What you are asked to do - What is to be transcribed is the run of lines opening with the one that has "right_pier_shaft();" and closing with the one that has "cad_parts[node].hide_render = cad_parts[node].hide_viewport", and only that run, exactly.

Provided entries -
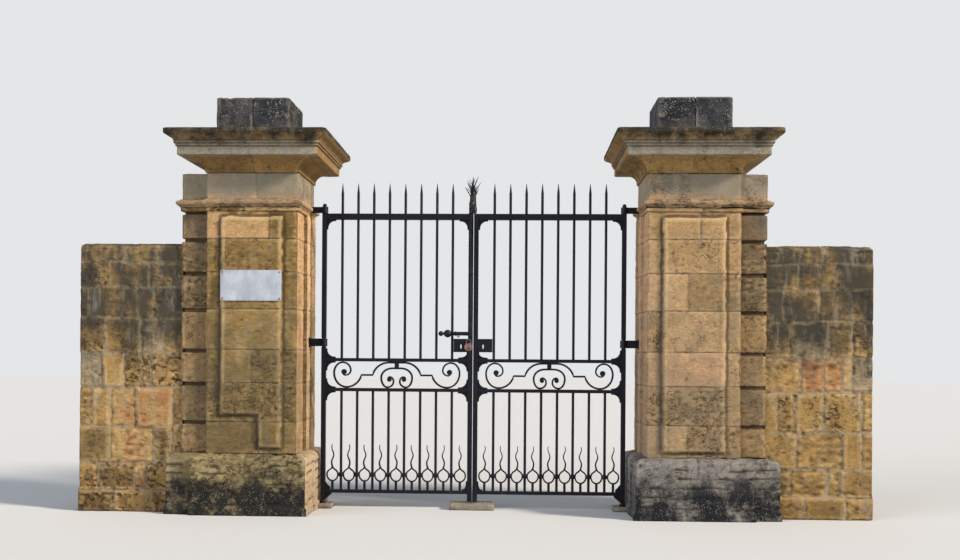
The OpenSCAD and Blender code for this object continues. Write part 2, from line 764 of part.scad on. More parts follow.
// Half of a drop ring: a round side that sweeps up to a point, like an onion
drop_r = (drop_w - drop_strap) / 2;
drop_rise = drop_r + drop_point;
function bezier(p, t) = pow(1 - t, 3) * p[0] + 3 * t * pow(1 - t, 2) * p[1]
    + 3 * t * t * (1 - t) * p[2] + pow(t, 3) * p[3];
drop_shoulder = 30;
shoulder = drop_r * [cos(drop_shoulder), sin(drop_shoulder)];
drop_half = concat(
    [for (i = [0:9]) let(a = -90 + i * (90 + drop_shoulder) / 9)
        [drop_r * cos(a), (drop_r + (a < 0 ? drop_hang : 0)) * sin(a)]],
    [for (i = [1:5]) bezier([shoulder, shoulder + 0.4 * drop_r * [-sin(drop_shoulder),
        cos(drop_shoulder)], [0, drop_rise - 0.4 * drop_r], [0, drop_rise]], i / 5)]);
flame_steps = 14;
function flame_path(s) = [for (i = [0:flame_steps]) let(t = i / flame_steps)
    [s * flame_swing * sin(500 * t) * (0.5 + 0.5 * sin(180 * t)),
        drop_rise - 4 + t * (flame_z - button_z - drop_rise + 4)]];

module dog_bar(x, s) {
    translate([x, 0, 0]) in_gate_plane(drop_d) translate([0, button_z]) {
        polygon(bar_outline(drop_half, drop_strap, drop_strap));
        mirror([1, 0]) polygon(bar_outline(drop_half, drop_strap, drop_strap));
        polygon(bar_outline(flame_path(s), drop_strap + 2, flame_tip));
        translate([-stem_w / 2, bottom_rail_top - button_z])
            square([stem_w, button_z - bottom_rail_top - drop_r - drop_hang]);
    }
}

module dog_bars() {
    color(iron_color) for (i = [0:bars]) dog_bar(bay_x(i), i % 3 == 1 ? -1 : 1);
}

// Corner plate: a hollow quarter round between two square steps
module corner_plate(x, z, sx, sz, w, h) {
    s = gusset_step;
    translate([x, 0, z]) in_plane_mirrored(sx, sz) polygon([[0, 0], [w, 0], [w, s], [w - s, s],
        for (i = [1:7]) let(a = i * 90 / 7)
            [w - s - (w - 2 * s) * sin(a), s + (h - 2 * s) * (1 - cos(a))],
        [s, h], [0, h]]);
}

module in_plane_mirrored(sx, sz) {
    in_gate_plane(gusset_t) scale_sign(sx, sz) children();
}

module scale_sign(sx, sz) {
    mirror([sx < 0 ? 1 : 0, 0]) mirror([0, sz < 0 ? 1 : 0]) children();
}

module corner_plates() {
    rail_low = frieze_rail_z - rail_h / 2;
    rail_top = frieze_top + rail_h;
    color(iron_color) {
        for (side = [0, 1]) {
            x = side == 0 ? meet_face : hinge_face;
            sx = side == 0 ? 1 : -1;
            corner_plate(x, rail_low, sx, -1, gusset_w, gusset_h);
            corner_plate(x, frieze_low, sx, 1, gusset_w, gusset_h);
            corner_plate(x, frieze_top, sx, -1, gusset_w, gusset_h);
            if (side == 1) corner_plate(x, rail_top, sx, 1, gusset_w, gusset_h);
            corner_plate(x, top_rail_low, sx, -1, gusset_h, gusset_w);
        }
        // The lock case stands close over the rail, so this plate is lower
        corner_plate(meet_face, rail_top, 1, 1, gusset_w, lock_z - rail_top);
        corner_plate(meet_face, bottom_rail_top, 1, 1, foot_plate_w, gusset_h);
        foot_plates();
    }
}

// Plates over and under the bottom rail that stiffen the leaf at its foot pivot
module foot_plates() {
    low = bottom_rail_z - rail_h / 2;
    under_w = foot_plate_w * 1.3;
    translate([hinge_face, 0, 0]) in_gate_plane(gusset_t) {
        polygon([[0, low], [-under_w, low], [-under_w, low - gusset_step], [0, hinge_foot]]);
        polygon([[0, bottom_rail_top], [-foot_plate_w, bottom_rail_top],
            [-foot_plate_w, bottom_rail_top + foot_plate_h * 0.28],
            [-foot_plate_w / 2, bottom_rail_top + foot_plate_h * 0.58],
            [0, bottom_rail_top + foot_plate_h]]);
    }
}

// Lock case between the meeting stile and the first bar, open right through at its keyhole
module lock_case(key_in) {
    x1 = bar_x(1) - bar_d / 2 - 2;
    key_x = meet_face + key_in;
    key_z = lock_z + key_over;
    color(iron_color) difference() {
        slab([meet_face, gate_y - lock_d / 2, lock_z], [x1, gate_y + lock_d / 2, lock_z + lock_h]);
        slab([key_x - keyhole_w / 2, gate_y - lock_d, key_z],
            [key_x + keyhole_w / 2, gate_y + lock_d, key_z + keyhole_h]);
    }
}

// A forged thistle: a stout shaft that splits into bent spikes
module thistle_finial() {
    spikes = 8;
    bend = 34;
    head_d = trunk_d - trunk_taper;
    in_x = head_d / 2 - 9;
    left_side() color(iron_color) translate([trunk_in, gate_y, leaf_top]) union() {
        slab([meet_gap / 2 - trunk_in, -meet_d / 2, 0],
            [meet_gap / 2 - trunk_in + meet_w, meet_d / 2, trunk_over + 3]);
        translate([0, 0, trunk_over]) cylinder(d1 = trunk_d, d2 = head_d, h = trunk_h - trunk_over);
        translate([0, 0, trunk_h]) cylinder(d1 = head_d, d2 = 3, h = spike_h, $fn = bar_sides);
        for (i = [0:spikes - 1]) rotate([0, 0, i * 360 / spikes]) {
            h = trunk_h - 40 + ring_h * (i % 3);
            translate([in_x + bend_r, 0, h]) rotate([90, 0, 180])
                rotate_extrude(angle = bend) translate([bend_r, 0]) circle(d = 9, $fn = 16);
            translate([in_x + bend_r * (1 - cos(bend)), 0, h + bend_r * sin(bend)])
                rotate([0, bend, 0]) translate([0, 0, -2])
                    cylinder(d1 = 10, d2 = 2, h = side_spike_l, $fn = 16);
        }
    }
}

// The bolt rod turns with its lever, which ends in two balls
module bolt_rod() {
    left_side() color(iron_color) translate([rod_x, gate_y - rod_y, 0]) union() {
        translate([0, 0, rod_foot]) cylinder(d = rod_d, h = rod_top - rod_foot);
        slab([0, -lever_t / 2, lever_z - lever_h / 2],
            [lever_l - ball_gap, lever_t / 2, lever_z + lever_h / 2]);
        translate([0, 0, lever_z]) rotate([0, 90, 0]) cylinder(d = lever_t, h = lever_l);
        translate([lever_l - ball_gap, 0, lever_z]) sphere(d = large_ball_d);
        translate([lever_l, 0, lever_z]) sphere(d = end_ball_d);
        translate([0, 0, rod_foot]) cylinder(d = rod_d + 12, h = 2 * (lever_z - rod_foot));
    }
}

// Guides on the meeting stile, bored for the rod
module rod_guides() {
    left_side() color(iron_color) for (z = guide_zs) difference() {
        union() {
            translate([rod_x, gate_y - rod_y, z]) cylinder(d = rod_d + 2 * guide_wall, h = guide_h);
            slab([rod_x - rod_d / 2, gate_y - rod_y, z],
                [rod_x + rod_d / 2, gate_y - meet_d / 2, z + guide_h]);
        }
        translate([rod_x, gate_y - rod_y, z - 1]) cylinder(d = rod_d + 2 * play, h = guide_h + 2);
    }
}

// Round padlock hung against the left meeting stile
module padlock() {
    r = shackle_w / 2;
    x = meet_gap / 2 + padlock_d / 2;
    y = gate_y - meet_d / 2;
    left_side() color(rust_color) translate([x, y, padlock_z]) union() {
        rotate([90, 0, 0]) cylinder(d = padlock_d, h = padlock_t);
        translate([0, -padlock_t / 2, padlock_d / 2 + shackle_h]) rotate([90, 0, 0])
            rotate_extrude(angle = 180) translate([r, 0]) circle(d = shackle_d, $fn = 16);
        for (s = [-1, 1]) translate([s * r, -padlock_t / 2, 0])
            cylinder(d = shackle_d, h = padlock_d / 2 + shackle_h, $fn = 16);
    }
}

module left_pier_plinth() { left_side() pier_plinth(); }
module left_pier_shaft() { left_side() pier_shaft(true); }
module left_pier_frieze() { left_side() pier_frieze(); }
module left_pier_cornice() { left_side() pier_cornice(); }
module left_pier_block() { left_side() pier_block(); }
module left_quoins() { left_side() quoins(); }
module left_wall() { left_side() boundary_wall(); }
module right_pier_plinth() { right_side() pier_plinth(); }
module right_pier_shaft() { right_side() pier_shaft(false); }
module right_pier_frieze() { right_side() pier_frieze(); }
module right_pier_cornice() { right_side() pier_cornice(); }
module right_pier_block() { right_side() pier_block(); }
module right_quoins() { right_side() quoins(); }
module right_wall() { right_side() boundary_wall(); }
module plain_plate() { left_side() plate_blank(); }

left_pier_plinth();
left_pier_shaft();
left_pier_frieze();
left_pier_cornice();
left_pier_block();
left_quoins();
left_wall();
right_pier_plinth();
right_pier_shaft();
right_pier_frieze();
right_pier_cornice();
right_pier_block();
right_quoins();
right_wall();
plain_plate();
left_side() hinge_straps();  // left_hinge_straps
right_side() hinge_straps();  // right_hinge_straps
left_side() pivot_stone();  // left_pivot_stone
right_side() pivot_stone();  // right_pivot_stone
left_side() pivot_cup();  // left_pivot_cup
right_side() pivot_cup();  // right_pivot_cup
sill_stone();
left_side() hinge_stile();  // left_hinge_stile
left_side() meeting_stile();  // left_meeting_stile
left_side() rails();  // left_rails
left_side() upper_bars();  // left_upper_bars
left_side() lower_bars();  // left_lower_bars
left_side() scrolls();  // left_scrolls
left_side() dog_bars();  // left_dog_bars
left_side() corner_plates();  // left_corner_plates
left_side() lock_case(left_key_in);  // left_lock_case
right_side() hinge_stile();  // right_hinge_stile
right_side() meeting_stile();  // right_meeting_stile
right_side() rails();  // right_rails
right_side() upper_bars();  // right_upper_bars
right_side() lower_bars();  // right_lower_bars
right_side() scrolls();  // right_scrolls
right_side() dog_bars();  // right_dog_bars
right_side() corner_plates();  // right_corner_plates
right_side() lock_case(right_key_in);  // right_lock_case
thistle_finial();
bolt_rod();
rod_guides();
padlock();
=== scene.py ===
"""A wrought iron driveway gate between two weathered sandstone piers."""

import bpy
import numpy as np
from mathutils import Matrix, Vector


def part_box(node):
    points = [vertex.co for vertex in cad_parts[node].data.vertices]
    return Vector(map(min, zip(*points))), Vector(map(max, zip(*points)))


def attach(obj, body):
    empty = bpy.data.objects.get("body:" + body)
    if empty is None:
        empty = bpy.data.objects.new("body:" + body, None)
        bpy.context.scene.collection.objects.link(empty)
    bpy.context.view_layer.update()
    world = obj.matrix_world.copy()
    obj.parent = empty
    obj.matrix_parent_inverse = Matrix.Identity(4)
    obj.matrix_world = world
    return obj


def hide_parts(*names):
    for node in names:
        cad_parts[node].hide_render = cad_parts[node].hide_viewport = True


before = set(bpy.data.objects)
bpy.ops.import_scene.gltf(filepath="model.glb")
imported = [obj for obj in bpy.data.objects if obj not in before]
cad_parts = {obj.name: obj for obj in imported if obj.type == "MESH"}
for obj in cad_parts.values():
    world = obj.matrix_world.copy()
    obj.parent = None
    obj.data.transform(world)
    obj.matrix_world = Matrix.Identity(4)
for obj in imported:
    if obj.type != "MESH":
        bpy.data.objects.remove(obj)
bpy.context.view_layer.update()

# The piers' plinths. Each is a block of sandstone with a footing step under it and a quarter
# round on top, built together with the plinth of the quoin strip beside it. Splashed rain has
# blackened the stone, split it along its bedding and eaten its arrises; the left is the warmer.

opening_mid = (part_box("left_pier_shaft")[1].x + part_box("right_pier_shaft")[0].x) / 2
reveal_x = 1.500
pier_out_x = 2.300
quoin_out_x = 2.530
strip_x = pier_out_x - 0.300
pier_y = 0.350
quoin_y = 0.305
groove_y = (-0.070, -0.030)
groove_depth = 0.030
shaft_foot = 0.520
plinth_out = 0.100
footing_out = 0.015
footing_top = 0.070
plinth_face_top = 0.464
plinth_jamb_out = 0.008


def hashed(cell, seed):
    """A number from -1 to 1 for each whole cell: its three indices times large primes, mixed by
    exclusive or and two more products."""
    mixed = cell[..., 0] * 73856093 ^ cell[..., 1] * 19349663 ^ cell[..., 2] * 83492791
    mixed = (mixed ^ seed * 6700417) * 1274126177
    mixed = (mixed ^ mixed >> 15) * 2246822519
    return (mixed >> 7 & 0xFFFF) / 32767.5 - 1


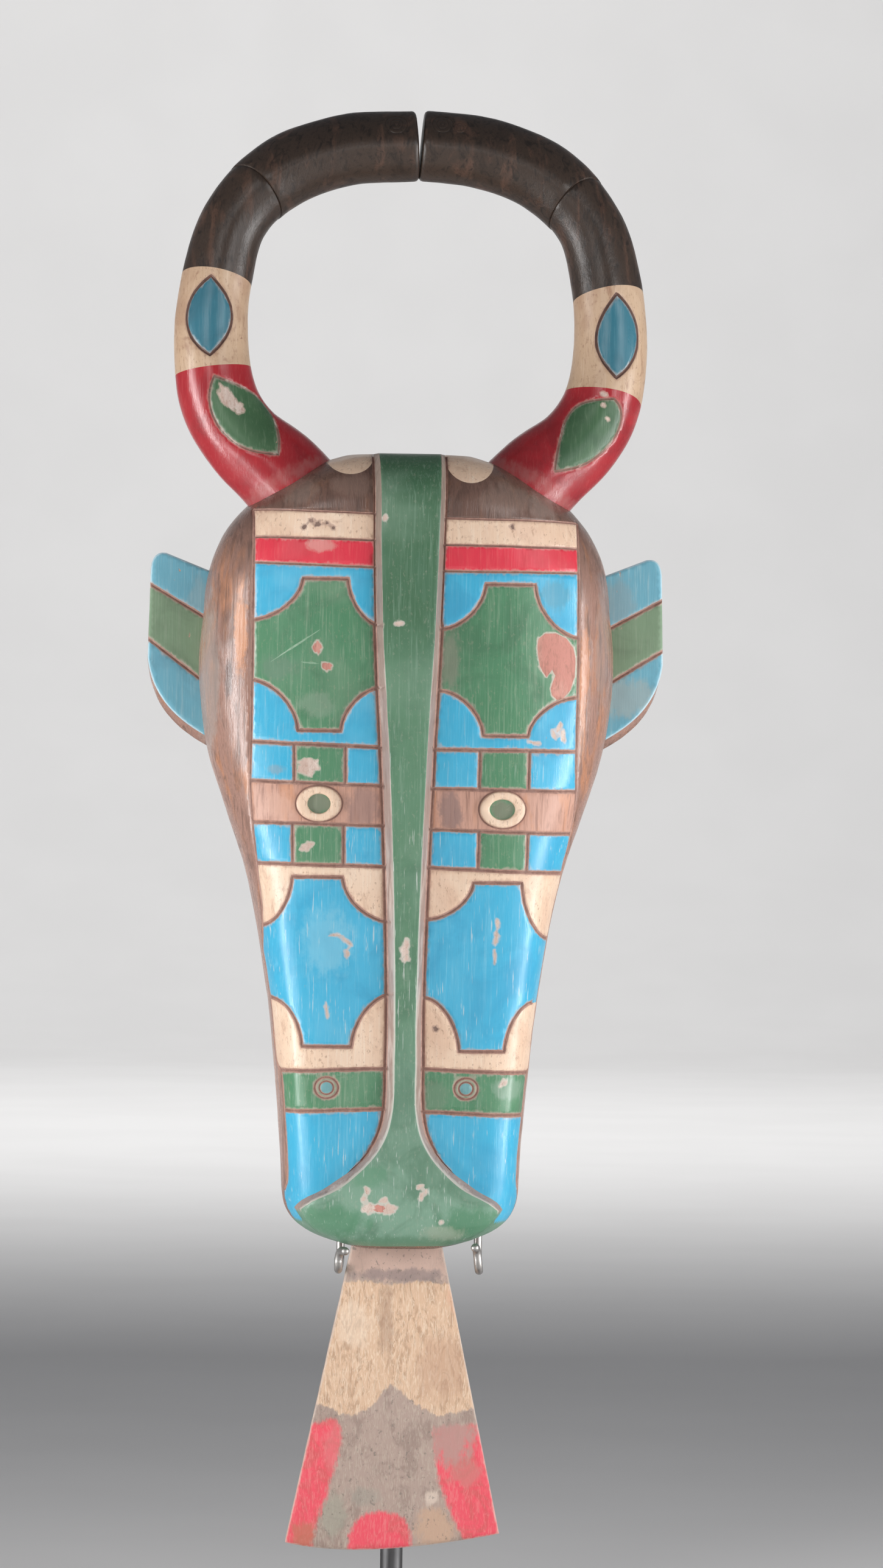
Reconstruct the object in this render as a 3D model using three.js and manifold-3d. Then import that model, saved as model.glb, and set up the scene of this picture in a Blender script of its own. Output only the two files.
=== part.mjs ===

Full answer -
right_pier_shaft();
right_pier_frieze();
right_pier_cornice();
right_pier_block();
right_quoins();
right_wall();
plain_plate();
left_side() hinge_straps();  // left_hinge_straps
right_side() hinge_straps();  // right_hinge_straps
left_side() pivot_stone();  // left_pivot_stone
right_side() pivot_stone();  // right_pivot_stone
left_side() pivot_cup();  // left_pivot_cup
right_side() pivot_cup();  // right_pivot_cup
sill_stone();
left_side() hinge_stile();  // left_hinge_stile
left_side() meeting_stile();  // left_meeting_stile
left_side() rails();  // left_rails
left_side() upper_bars();  // left_upper_bars
left_side() lower_bars();  // left_lower_bars
left_side() scrolls();  // left_scrolls
left_side() dog_bars();  // left_dog_bars
left_side() corner_plates();  // left_corner_plates
left_side() lock_case(left_key_in);  // left_lock_case
right_side() hinge_stile();  // right_hinge_stile
right_side() meeting_stile();  // right_meeting_stile
right_side() rails();  // right_rails
right_side() upper_bars();  // right_upper_bars
right_side() lower_bars();  // right_lower_bars
right_side() scrolls();  // right_scrolls
right_side() dog_bars();  // right_dog_bars
right_side() corner_plates();  // right_corner_plates
right_side() lock_case(right_key_in);  // right_lock_case
thistle_finial();
bolt_rod();
rod_guides();
padlock();
=== scene.py ===
"""A wrought iron driveway gate between two weathered sandstone piers."""

import bpy
import numpy as np
from mathutils import Matrix, Vector


def part_box(node):
    points = [vertex.co for vertex in cad_parts[node].data.vertices]
    return Vector(map(min, zip(*points))), Vector(map(max, zip(*points)))


def attach(obj, body):
    empty = bpy.data.objects.get("body:" + body)
    if empty is None:
        empty = bpy.data.objects.new("body:" + body, None)
        bpy.context.scene.collection.objects.link(empty)
    bpy.context.view_layer.update()
    world = obj.matrix_world.copy()
    obj.parent = empty
    obj.matrix_parent_inverse = Matrix.Identity(4)
    obj.matrix_world = world
    return obj


def hide_parts(*names):
    for node in names:
        cad_parts[node].hide_render = cad_parts[node].hide_viewport = True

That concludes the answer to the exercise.